I have a pretty basic df, and I want to create 2 new columns based off of some regex of one column. I created a function to do this which returned 2 values.
def get_value(s):
result = re.findall('(?<=Value":")(\d+)\.(\d+)?(?=")', s)
if len(result) != 2:
return -1, -1
else:
matches = []
for match in result:
matches.append(match[0] + '.' + match[1])
return float(matches[0]), float(matches[1])
When I try this: data['Test1'], data['Test2'] = zip(*data['mod_data'].apply(get_value))
It throws an error saying "NotImplementedError: isna is not defined for MultiIndex", but if I split it into 2 diff functions it works.
def get_value1(s):
result = re.findall('(?<=Value":")(\d+)\.(\d+)?(?=")', s)
if len(result) != 2:
return -1
else:
matches = []
for match in result:
matches.append(match[0] + '.' + match[1])
return float(matches[0])
def get_value2(s):
result = re.findall('(?<=Value":")(\d+)\.(\d+)?(?=")', s)
if len(result) != 2:
return -1
else:
matches = []
for match in result:
matches.append(match[0] + '.' + match[1])
return float(matches[1])
data['From'] = data['mod_data'].apply(get_value1)
data['To'] = data['mod_data'].apply(get_value2)
Another thing to note is that the error NotImplementedError gets thrown at the very end.
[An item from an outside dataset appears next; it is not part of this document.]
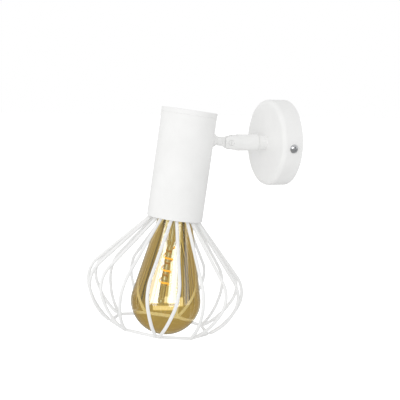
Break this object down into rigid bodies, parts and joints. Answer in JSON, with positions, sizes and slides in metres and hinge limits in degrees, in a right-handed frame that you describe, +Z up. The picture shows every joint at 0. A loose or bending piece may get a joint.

I added print statement in my get_value function, and it gets thrown after it calculated the last row.
Edit: Added example df of what I am dealing with
test = pd.DataFrame([['A', 'A1', 'Top', '[{"Value":"37.29","ID":"S1234.1","Time":"","EXPTIME_Name":"","Value":"37.01"}]'],
['B', 'B1', 'Bottom', '[{"EXPO=T10;PID=.ABCDE149;"Value":"45.29";RETICLEID=S14G1490Y2;SEQ=5A423002",Value":"56.98"}]']],
columns=['Module', 'line', 'area', 'mod_data'])
desired result:
Module line ... From To
0 A A1 ... 37.29 37.01
1 B B1 ... 45.29 56.98